* What the task asks *
Each entry needs to be restated exactly as written.

===== Items

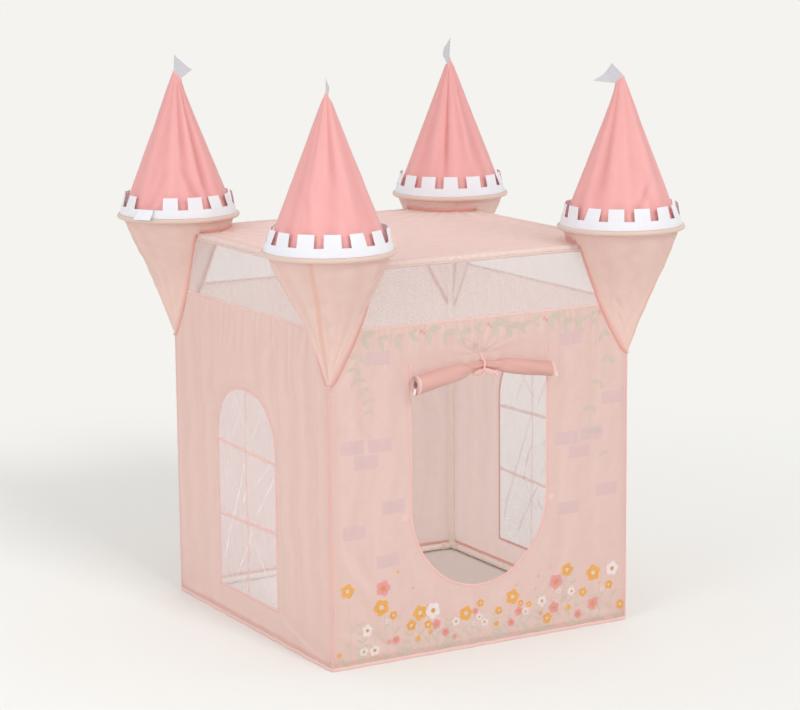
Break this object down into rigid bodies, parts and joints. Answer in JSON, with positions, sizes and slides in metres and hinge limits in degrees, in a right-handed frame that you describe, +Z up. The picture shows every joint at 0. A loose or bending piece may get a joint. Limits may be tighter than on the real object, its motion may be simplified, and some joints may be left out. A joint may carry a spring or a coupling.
{
  "type": "play tent",
  "caption": "Square cloth play tent on a tube frame, with corner turrets of two cones and a hoop, net strips and windows, and a doorway with a rolled flap.",
  "frame": {"origin": "on the floor, in the middle of the square base", "axes": "+Z up; the doorway faces -Y; +X is to the right of someone facing the doorway"},
  "size_m": [1.3446, 1.3446, 1.6926],
  "materials": {
    "frame_plastic": "smooth ivory tube",
    "hoop_plastic": "smooth beige hoop",
    "wall_cloth": "thin pale pink polyester, gathered, slightly see-through",
    "roof_cloth": "thin pink polyester, stretched",
    "cone_cloth": "thin salmon pink polyester with a satin sheen",
    "white_cloth": "stiff white cloth",
    "net": "fine see-through net",
    "lining_cloth": "pink polyester, rolled",
    "ribbon": "satin ribbon",
    "fastener": "white hook-and-loop tape"
  },
  "bodies": {
    "tent": {"base_connector_front_left": "frame_plastic", "top_connector_front_left": "frame_plastic", "upright_front_left": "frame_plastic", "turret_pole_front_left": "frame_plastic", "turret_hoop_front_left": "hoop_plastic", "turret_skirt_front_left": "wall_cloth", "turret_cone_front_left": "cone_cloth", "turret_battlement_front_left": "white_cloth", "base_connector_front_right": "frame_plastic", "top_connector_front_right": "frame_plastic", "upright_front_right": "frame_plastic", "turret_pole_front_right": "frame_plastic", "turret_hoop_front_right": "hoop_plastic", "turret_skirt_front_right": "wall_cloth", "turret_cone_front_right": "cone_cloth", "turret_battlement_front_right": "white_cloth", "base_connector_back_right": "frame_plastic", "top_connector_back_right": "frame_plastic", "upright_back_right": "frame_plastic", "turret_pole_back_right": "frame_plastic", "turret_hoop_back_right": "hoop_plastic", "turret_skirt_back_right": "wall_cloth", "turret_cone_back_right": "cone_cloth", "turret_battlement_back_right": "white_cloth", "base_connector_back_left": "frame_plastic", "top_connector_back_left": "frame_plastic", "upright_back_left": "frame_plastic", "turret_pole_back_left": "frame_plastic", "turret_hoop_back_left": "hoop_plastic", "turret_skirt_back_left": "wall_cloth", "turret_cone_back_left": "cone_cloth", "turret_battlement_back_left": "white_cloth", "base_bar_front": "frame_plastic", "roof_bar_front": "frame_plastic", "wall_front": "wall_cloth", "net_strip_front": "net", "base_bar_back": "frame_plastic", "roof_bar_back": "frame_plastic", "wall_back": "wall_cloth", "net_strip_back": "net", "base_bar_left": "frame_plastic", "roof_bar_left": "frame_plastic", "wall_left": "wall_cloth", "net_strip_left": "net", "base_bar_right": "frame_plastic", "roof_bar_right": "frame_plastic", "wall_right": "wall_cloth", "net_strip_right": "net", "window_left": "net", "window_right": "net", "roof": "roof_cloth", "door_patch_left": "fastener", "door_patch_right": "fastener"},
    "door_flap": {"door_roll": "lining_cloth", "door_tie": "ribbon"},
    "pennant_front_left": {"flag_front_left": "white_cloth"},
    "pennant_front_right": {"flag_front_right": "white_cloth"},
    "pennant_back_right": {"flag_back_right": "white_cloth"},
    "pennant_back_left": {"flag_back_left": "white_cloth"}
  },
  "joints": [
    {"name": "door_flap_lift", "type": "hinge", "parent": "tent", "child": "door_flap", "pos_m": [-0.011, -0.5003, 0.864], "axis": [-1, 0, 0], "range_deg": [0, 90]},
    {"name": "flag_bend_front_left", "type": "hinge", "parent": "tent", "child": "pennant_front_left", "pos_m": [-0.4797, -0.4797, 1.61919], "axis": [0.5086, 0.5086, -0.6947], "range_deg": [-60, 60], "stiffness_Nm_per_rad": 0.01},
    {"name": "flag_bend_front_right", "type": "hinge", "parent": "tent", "child": "pennant_front_right", "pos_m": [0.4797, -0.4797, 1.61919], "axis": [-0.5086, 0.5086, -0.6947], "range_deg": [-60, 60], "stiffness_Nm_per_rad": 0.01},
    {"name": "flag_bend_back_right", "type": "hinge", "parent": "tent", "child": "pennant_back_right", "pos_m": [0.4797, 0.4797, 1.61919], "axis": [-0.5086, -0.5086, -0.6947], "range_deg": [-32, 88], "stiffness_Nm_per_rad": 0.01},
    {"name": "flag_bend_back_left", "type": "hinge", "parent": "tent", "child": "pennant_back_left", "pos_m": [-0.4797, 0.4797, 1.61919], "axis": [0.5086, -0.5086, -0.6947], "range_deg": [-5, 115], "stiffness_Nm_per_rad": 0.01}
  ]
}
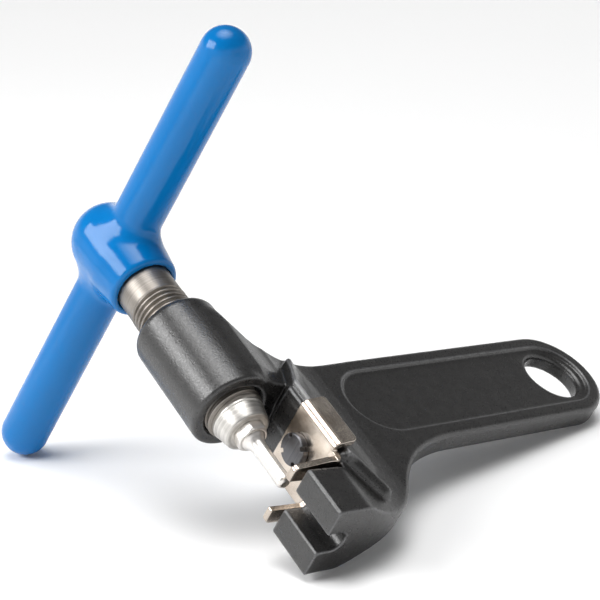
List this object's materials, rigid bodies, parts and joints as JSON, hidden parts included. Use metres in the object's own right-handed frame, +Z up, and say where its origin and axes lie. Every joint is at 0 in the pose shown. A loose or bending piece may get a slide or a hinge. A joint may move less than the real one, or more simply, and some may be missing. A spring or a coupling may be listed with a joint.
{
  "type": "chain tool",
  "caption": "Hand-held roller-chain tool: a T-handled screw drives a pin along the slotted anvil of a flat-gripped cast frame, with a sheet-metal chain seat.",
  "frame": {"origin": "where the drive axis meets the anvil's inner face, with the tool lying as it rests on a table", "axes": "+Z up; +X the level direction of the drive axis towards the anvil; +Y across, towards the grip's end"},
  "size_m": [0.1124, 0.1288, 0.1022],
  "materials": {
    "casting": "black painted forging, semi-gloss with fine grain",
    "seat": "nickel-plated sheet, polished",
    "screw_black": "black oxide, turned",
    "steel": "turned satin steel",
    "bar_steel": "drawn bar, covered by the coating",
    "coating": "glossy dipped vinyl",
    "pin_steel": "ground and polished"
  },
  "bodies": {
    "frame": {"frame": "casting", "chain_seat": "seat", "seat_screw": "screw_black"},
    "pin": {"drive_pin": "pin_steel"},
    "handle": {"drive_screw": "steel", "crossbar": "bar_steel", "handle_coating": "coating"}
  },
  "joints": [
    {"name": "screw_advance", "type": "slide", "parent": "frame", "child": "pin", "axis": [0.8749, 0, -0.4842], "range_m": [-0.02, 0.006]},
    {"name": "handle_turn", "type": "hinge", "parent": "pin", "child": "handle", "pos_m": [-0.06676, 0, 0.03695], "axis": [0.8749, 0, -0.4842], "range_deg": [-5660, 1690]}
  ],
  "couplings": [
    {"joint": "screw_advance", "follows": "handle_turn", "m_per_rad": 0.00020213}
  ]
}
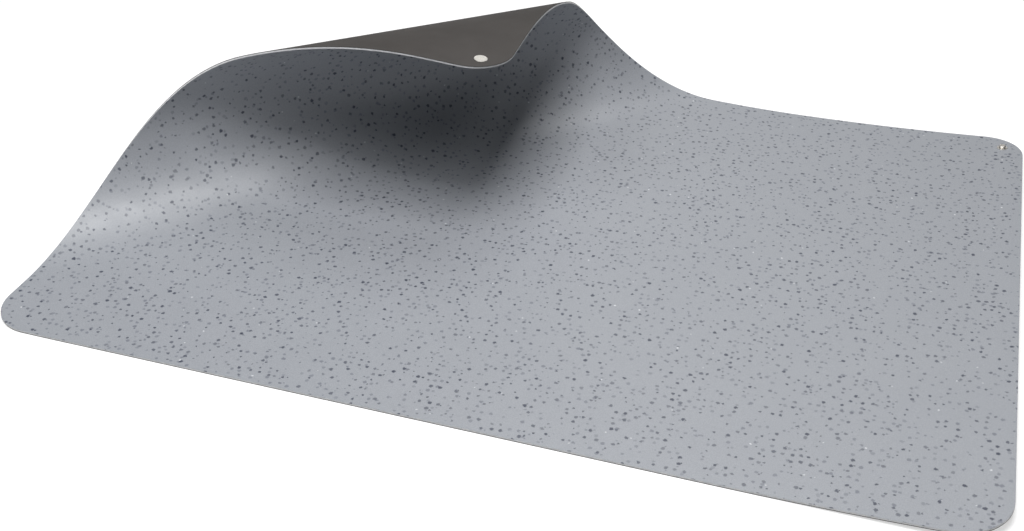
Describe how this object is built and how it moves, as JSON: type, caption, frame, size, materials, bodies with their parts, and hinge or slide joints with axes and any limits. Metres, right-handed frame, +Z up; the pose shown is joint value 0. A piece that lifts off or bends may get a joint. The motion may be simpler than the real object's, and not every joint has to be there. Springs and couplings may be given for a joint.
{
  "type": "esd floor mat",
  "caption": "Grey speckled static-dissipative floor mat on a dark conductive base, far corner rolled back over itself, with snap studs for a grounding lead.",
  "frame": {"origin": "middle of the mat's bounding box, on the floor under its flat part", "axes": "+X along the long edges, +Y away from the near long edge towards the edge with the snaps, +Z up from the floor"},
  "size_m": [1.1998, 0.9, 0.2549],
  "materials": {
    "wearing_layer": "satin light grey with dark and white flecks",
    "base_layer": "matte dark grey-brown",
    "snap_metal": "nickel plate, satin"
  },
  "bodies": {
    "root": {"top_layer": "wearing_layer", "base_layer": "base_layer", "snap_stud_left": "snap_metal", "snap_post_left": "snap_metal", "snap_stud_right": "snap_metal", "snap_post_right": "snap_metal"}
  },
  "joints": []
}
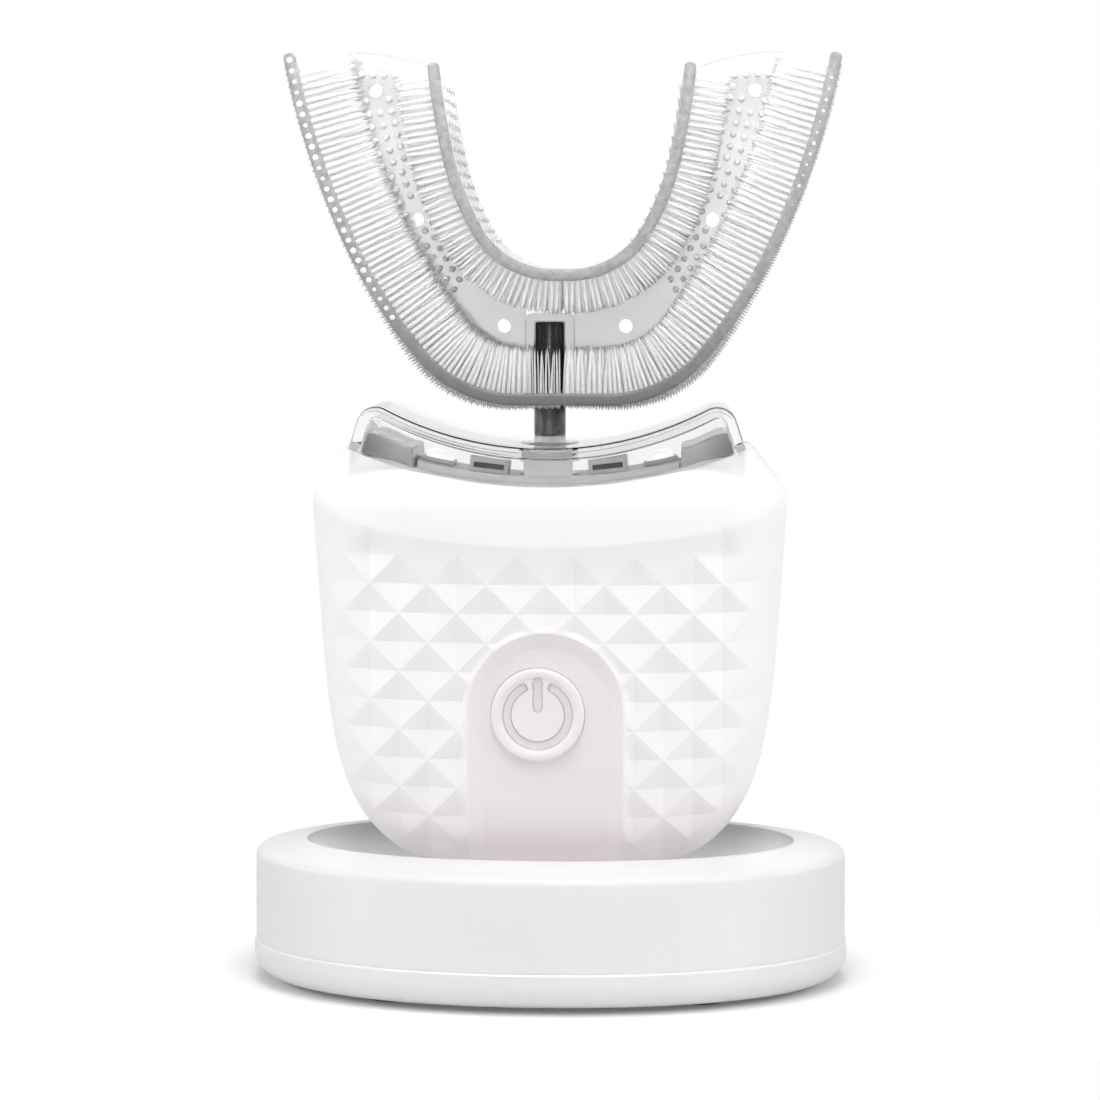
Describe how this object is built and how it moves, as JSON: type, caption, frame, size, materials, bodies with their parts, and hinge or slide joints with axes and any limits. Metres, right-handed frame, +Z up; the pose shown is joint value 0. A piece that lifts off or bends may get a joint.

==========

* Task solution *
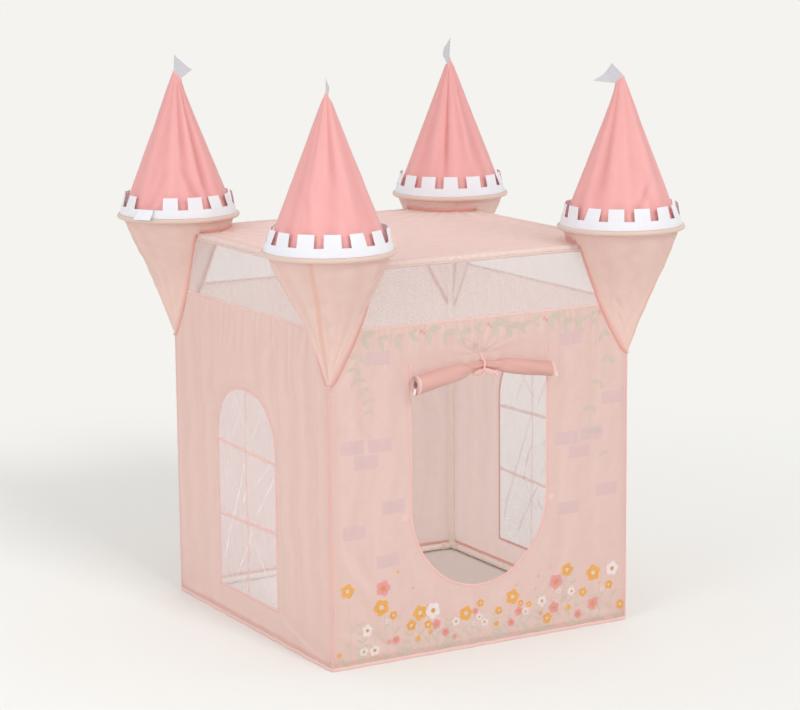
Break this object down into rigid bodies, parts and joints. Answer in JSON, with positions, sizes and slides in metres and hinge limits in degrees, in a right-handed frame that you describe, +Z up. The picture shows every joint at 0. A loose or bending piece may get a joint. Limits may be tighter than on the real object, its motion may be simplified, and some joints may be left out. A joint may carry a spring or a coupling.
{
  "type": "play tent",
  "caption": "Square cloth play tent on a tube frame, with corner turrets of two cones and a hoop, net strips and windows, and a doorway with a rolled flap.",
  "frame": {"origin": "on the floor, in the middle of the square base", "axes": "+Z up; the doorway faces -Y; +X is to the right of someone facing the doorway"},
  "size_m": [1.3446, 1.3446, 1.6926],
  "materials": {
    "frame_plastic": "smooth ivory tube",
    "hoop_plastic": "smooth beige hoop",
    "wall_cloth": "thin pale pink polyester, gathered, slightly see-through",
    "roof_cloth": "thin pink polyester, stretched",
    "cone_cloth": "thin salmon pink polyester with a satin sheen",
    "white_cloth": "stiff white cloth",
    "net": "fine see-through net",
    "lining_cloth": "pink polyester, rolled",
    "ribbon": "satin ribbon",
    "fastener": "white hook-and-loop tape"
  },
  "bodies": {
    "tent": {"base_connector_front_left": "frame_plastic", "top_connector_front_left": "frame_plastic", "upright_front_left": "frame_plastic", "turret_pole_front_left": "frame_plastic", "turret_hoop_front_left": "hoop_plastic", "turret_skirt_front_left": "wall_cloth", "turret_cone_front_left": "cone_cloth", "turret_battlement_front_left": "white_cloth", "base_connector_front_right": "frame_plastic", "top_connector_front_right": "frame_plastic", "upright_front_right": "frame_plastic", "turret_pole_front_right": "frame_plastic", "turret_hoop_front_right": "hoop_plastic", "turret_skirt_front_right": "wall_cloth", "turret_cone_front_right": "cone_cloth", "turret_battlement_front_right": "white_cloth", "base_connector_back_right": "frame_plastic", "top_connector_back_right": "frame_plastic", "upright_back_right": "frame_plastic", "turret_pole_back_right": "frame_plastic", "turret_hoop_back_right": "hoop_plastic", "turret_skirt_back_right": "wall_cloth", "turret_cone_back_right": "cone_cloth", "turret_battlement_back_right": "white_cloth", "base_connector_back_left": "frame_plastic", "top_connector_back_left": "frame_plastic", "upright_back_left": "frame_plastic", "turret_pole_back_left": "frame_plastic", "turret_hoop_back_left": "hoop_plastic", "turret_skirt_back_left": "wall_cloth", "turret_cone_back_left": "cone_cloth", "turret_battlement_back_left": "white_cloth", "base_bar_front": "frame_plastic", "roof_bar_front": "frame_plastic", "wall_front": "wall_cloth", "net_strip_front": "net", "base_bar_back": "frame_plastic", "roof_bar_back": "frame_plastic", "wall_back": "wall_cloth", "net_strip_back": "net", "base_bar_left": "frame_plastic", "roof_bar_left": "frame_plastic", "wall_left": "wall_cloth", "net_strip_left": "net", "base_bar_right": "frame_plastic", "roof_bar_right": "frame_plastic", "wall_right": "wall_cloth", "net_strip_right": "net", "window_left": "net", "window_right": "net", "roof": "roof_cloth", "door_patch_left": "fastener", "door_patch_right": "fastener"},
    "door_flap": {"door_roll": "lining_cloth", "door_tie": "ribbon"},
    "pennant_front_left": {"flag_front_left": "white_cloth"},
    "pennant_front_right": {"flag_front_right": "white_cloth"},
    "pennant_back_right": {"flag_back_right": "white_cloth"},
    "pennant_back_left": {"flag_back_left": "white_cloth"}
  },
  "joints": [
    {"name": "door_flap_lift", "type": "hinge", "parent": "tent", "child": "door_flap", "pos_m": [-0.011, -0.5003, 0.864], "axis": [-1, 0, 0], "range_deg": [0, 90]},
    {"name": "flag_bend_front_left", "type": "hinge", "parent": "tent", "child": "pennant_front_left", "pos_m": [-0.4797, -0.4797, 1.61919], "axis": [0.5086, 0.5086, -0.6947], "range_deg": [-60, 60], "stiffness_Nm_per_rad": 0.01},
    {"name": "flag_bend_front_right", "type": "hinge", "parent": "tent", "child": "pennant_front_right", "pos_m": [0.4797, -0.4797, 1.61919], "axis": [-0.5086, 0.5086, -0.6947], "range_deg": [-60, 60], "stiffness_Nm_per_rad": 0.01},
    {"name": "flag_bend_back_right", "type": "hinge", "parent": "tent", "child": "pennant_back_right", "pos_m": [0.4797, 0.4797, 1.61919], "axis": [-0.5086, -0.5086, -0.6947], "range_deg": [-32, 88], "stiffness_Nm_per_rad": 0.01},
    {"name": "flag_bend_back_left", "type": "hinge", "parent": "tent", "child": "pennant_back_left", "pos_m": [-0.4797, 0.4797, 1.61919], "axis": [0.5086, -0.5086, -0.6947], "range_deg": [-5, 115], "stiffness_Nm_per_rad": 0.01}
  ]
}
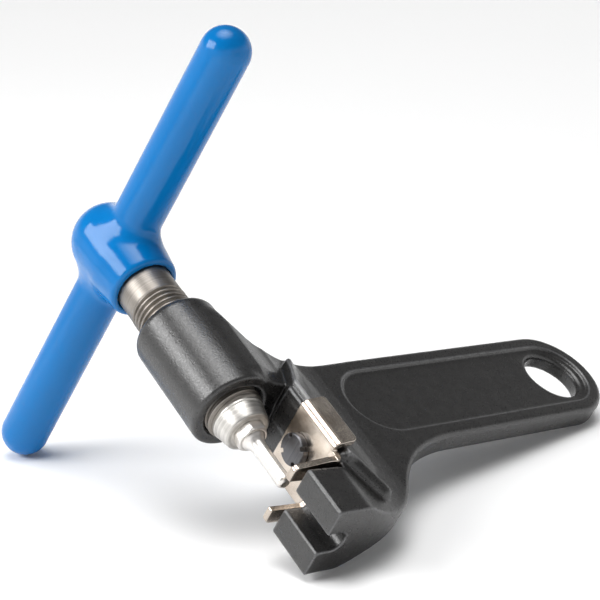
List this object's materials, rigid bodies, parts and joints as JSON, hidden parts included. Use metres in the object's own right-handed frame, +Z up, and say where its origin and axes lie. Every joint is at 0 in the pose shown. A loose or bending piece may get a slide or a hinge. A joint may move less than the real one, or more simply, and some may be missing. A spring or a coupling may be listed with a joint.
{
  "type": "chain tool",
  "caption": "Hand-held roller-chain tool: a T-handled screw drives a pin along the slotted anvil of a flat-gripped cast frame, with a sheet-metal chain seat.",
  "frame": {"origin": "where the drive axis meets the anvil's inner face, with the tool lying as it rests on a table", "axes": "+Z up; +X the level direction of the drive axis towards the anvil; +Y across, towards the grip's end"},
  "size_m": [0.1124, 0.1288, 0.1022],
  "materials": {
    "casting": "black painted forging, semi-gloss with fine grain",
    "seat": "nickel-plated sheet, polished",
    "screw_black": "black oxide, turned",
    "steel": "turned satin steel",
    "bar_steel": "drawn bar, covered by the coating",
    "coating": "glossy dipped vinyl",
    "pin_steel": "ground and polished"
  },
  "bodies": {
    "frame": {"frame": "casting", "chain_seat": "seat", "seat_screw": "screw_black"},
    "pin": {"drive_pin": "pin_steel"},
    "handle": {"drive_screw": "steel", "crossbar": "bar_steel", "handle_coating": "coating"}
  },
  "joints": [
    {"name": "screw_advance", "type": "slide", "parent": "frame", "child": "pin", "axis": [0.8749, 0, -0.4842], "range_m": [-0.02, 0.006]},
    {"name": "handle_turn", "type": "hinge", "parent": "pin", "child": "handle", "pos_m": [-0.06676, 0, 0.03695], "axis": [0.8749, 0, -0.4842], "range_deg": [-5660, 1690]}
  ],
  "couplings": [
    {"joint": "screw_advance", "follows": "handle_turn", "m_per_rad": 0.00020213}
  ]
}
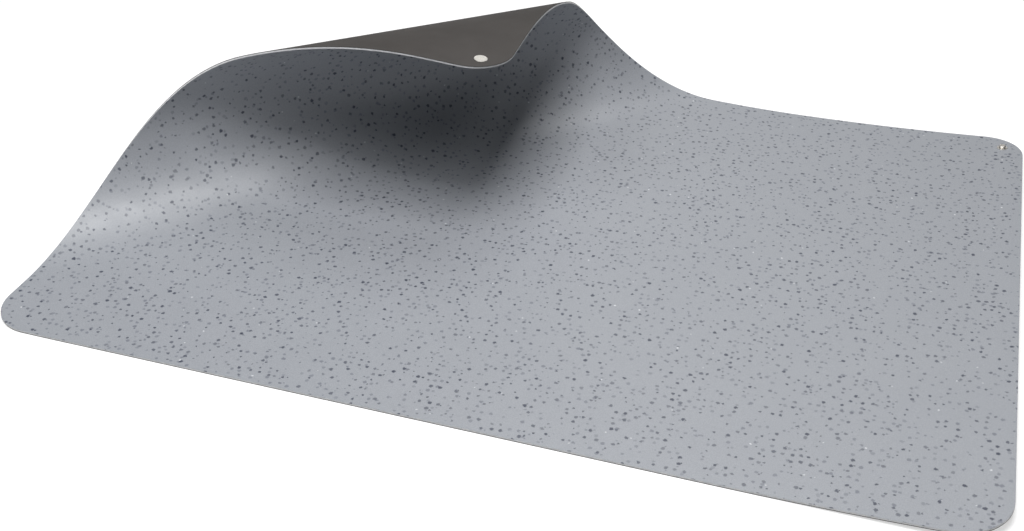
Describe how this object is built and how it moves, as JSON: type, caption, frame, size, materials, bodies with their parts, and hinge or slide joints with axes and any limits. Metres, right-handed frame, +Z up; the pose shown is joint value 0. A piece that lifts off or bends may get a joint. The motion may be simpler than the real object's, and not every joint has to be there. Springs and couplings may be given for a joint.
{
  "type": "esd floor mat",
  "caption": "Grey speckled static-dissipative floor mat on a dark conductive base, far corner rolled back over itself, with snap studs for a grounding lead.",
  "frame": {"origin": "middle of the mat's bounding box, on the floor under its flat part", "axes": "+X along the long edges, +Y away from the near long edge towards the edge with the snaps, +Z up from the floor"},
  "size_m": [1.1998, 0.9, 0.2549],
  "materials": {
    "wearing_layer": "satin light grey with dark and white flecks",
    "base_layer": "matte dark grey-brown",
    "snap_metal": "nickel plate, satin"
  },
  "bodies": {
    "root": {"top_layer": "wearing_layer", "base_layer": "base_layer", "snap_stud_left": "snap_metal", "snap_post_left": "snap_metal", "snap_stud_right": "snap_metal", "snap_post_right": "snap_metal"}
  },
  "joints": []
}
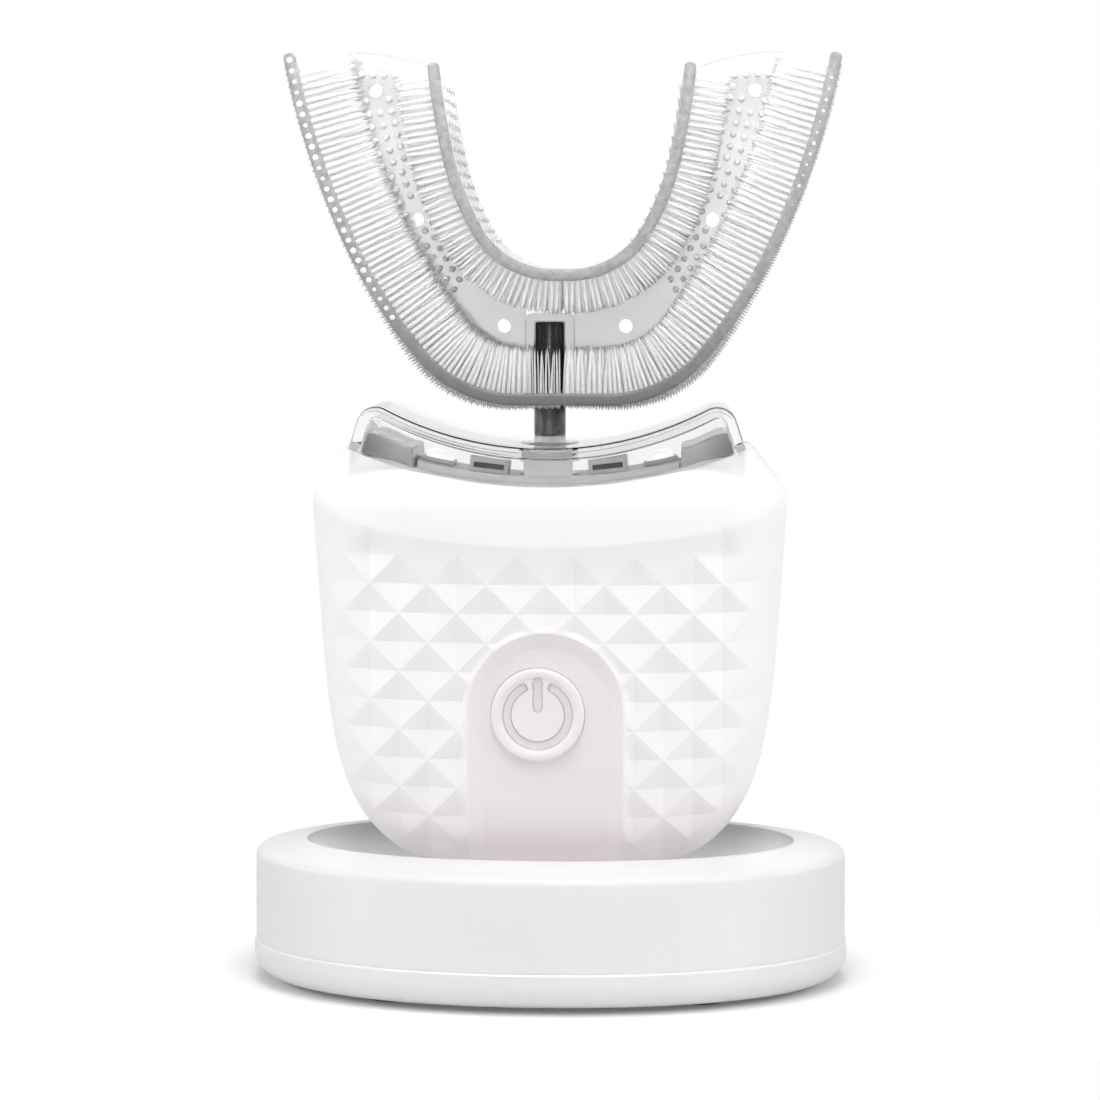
Describe how this object is built and how it moves, as JSON: type, caption, frame, size, materials, bodies with their parts, and hinge or slide joints with axes and any limits. Metres, right-handed frame, +Z up; the pose shown is joint value 0. A piece that lifts off or bends may get a joint.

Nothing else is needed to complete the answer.